Chemistry and Technology of Fuels and Oils, Vol.56, No.3, 429-440, 2020
Water Vapor Adsorption and Main Controlling Factors of Deep Shale
Water is one of the causes of softening of soft rocks in deep strata. Water absorption in soft rock with high clay content may cause strength softening and deformation. In this paper, soft rock samples from three deep strata are investigated, and the stratigraphic characteristics such as stratum physical parameters, mineral composition, and pore structure are systematically analyzed. The characteristics of water vapor adsorption curves of deep strata soft rock are obtained by water vapor adsorption experiments. The authors analyzed the main factors controlling water vapor adsorption capacity of the rock samples. The experimental results show that the water vapor adsorption capacity increases with increase in humidity. When the humidity exceeds 0.8, the adsorption of water vapor by soft rock increases rapidly.

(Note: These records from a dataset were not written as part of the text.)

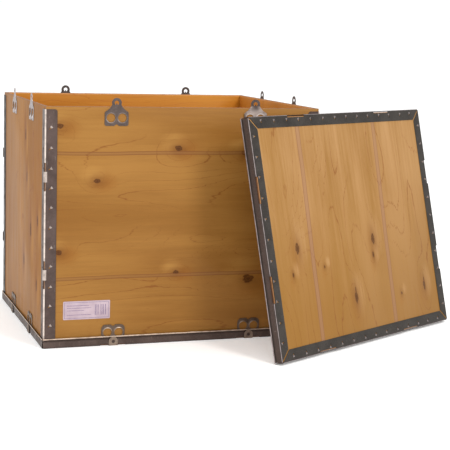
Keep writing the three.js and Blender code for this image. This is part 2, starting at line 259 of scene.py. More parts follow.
FIELDS = {  # noises: scale along the grain, across it and through the board, detail, roughness
    "jag": (9, 210, 60, 2, 0.6),
    "rings": (1.9, 7.5, 30, 1, 0.4),
    "wobble": (26, 70, 90, 3, 0.6),
    "broad": (1.8, 13, 60, 3, 0.5),
    "streak": (6, 140, 150, 4, 0.6),
    "pore": (60, 900, 500, 2, 0.6),
    "patch": (3, 5, 20, 2, 0.5),
    "fading": (3.9, 11.7, 26, 1, 0.5),
    "waver": (5, 14, 9, 2, 0.5),
    "ragged": (90, 170, 60, 3, 0.6),
}
JAG_REACH = 0.034
RING_COUNT, FIGURE_RINGS, WOBBLE_RINGS = 15, 3, 0.26
KNOT_RINGS = (6, 2.6)  # reach in knot radii, and how many rings it adds
LINE_WIDTH = 0.042
TONE_SHARES = (0.56, 0.32, 0.12)  # broad tone, streaks and pores

WARM = rgb(232, 140, 30)
SANDED = rgb(214, 160, 110)
SANDED_BAND = (0.004, 0.0015)
PAINTED_SHADE_SPAN = (-0.24, 0.22)
VENEER_BUMP, VENEER_SPECULAR = 0.0002, 0.2


def knot(along, across, radius, stretch=1.35):
    return along * MM, across * MM, radius * MM, stretch


def seam(across, slope=0.0, half=3.2):
    return across * MM, slope, half * MM


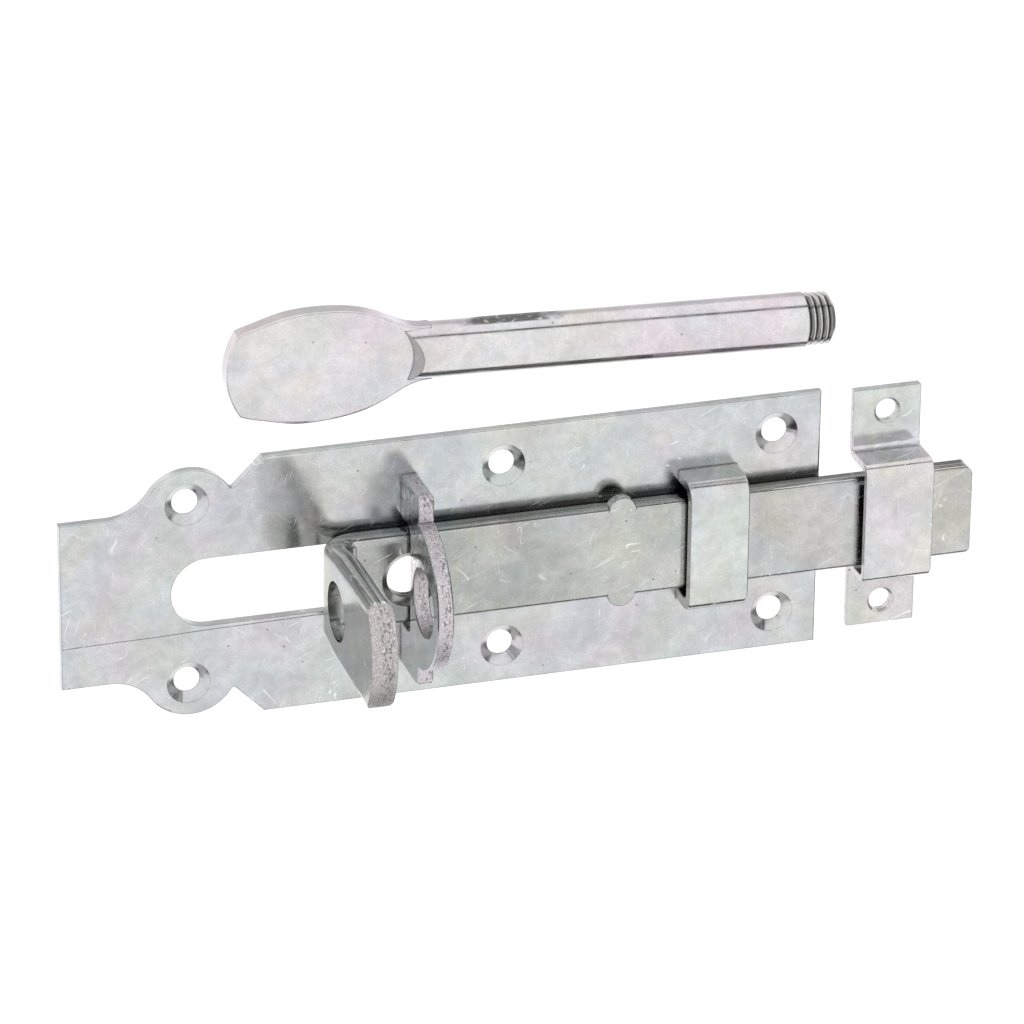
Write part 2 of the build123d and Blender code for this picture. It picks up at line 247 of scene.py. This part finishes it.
class Zinc:
    """Zinc-plated surface of one node, built up layer by layer before it becomes a material."""

    def __init__(self, node, look):
        self.look = look
        self.material = bpy.data.materials.new(node + "_zinc")
        self.material.use_nodes = True
        self.g = Graph(self.material.node_tree)
        coords = self.g.add("ShaderNodeTexCoord").outputs
        self.mm = self.g.scaled(coords["Object"], (MM, MM, MM))
        self.place = self.g.vector("ADD", self.mm, look["seed"])
        self.normal = [self.g.math("ABSOLUTE", part) for part in self.g.parts(coords["Normal"])]
        self.colour = passivation(self.g, self.place, look["tone"])
        self.rough = self.g.ramp(self.g.noise(self.place, 0.11, 4.0, 0.65), 0.3, 0.75, *look["roughness"])
        self.height = self.g.math("MULTIPLY", self.g.noise(self.place, 0.026, 2.0, 0.45), look["waves"])

    def tone_by(self, factor):
        """Multiplies the colour by a grey value."""
        self.colour = self.g.colour(1.0, self.colour, factor, "MULTIPLY")

    def paint(self, amount, colour):
        """Covers the colour so far with another one, by an amount from 0 to 1."""
        self.colour = self.g.colour(amount, self.colour, colour)

    def rougher(self, amount):
        self.rough = self.g.math("ADD", self.rough, amount, clamp=True)

    def raised(self, amount):
        self.height = self.g.math("ADD", self.height, amount)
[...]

The adsorption capacity of shale is significantly higher than that of conglomerate samples, and the difference between coarse conglomerate and fine conglomerate samples is insignificant. It is shown that water vapor adsorption correlates positively with clay mineral content, particularly minerals with high specific surface area. Under low humidity the temperature has little effect on the adsorption of soft rock water vapor. As the humidity increases, a rise in temperature can significantly increase the water vapor adsorption capacity The results also show that the soft rock water vapor adsorption capacity correlates negatively with initial moisture content, porosity, and permeability. This study is of great significance for understanding the hydrological characteristics and catastrophic processes of deep strata soft rocks.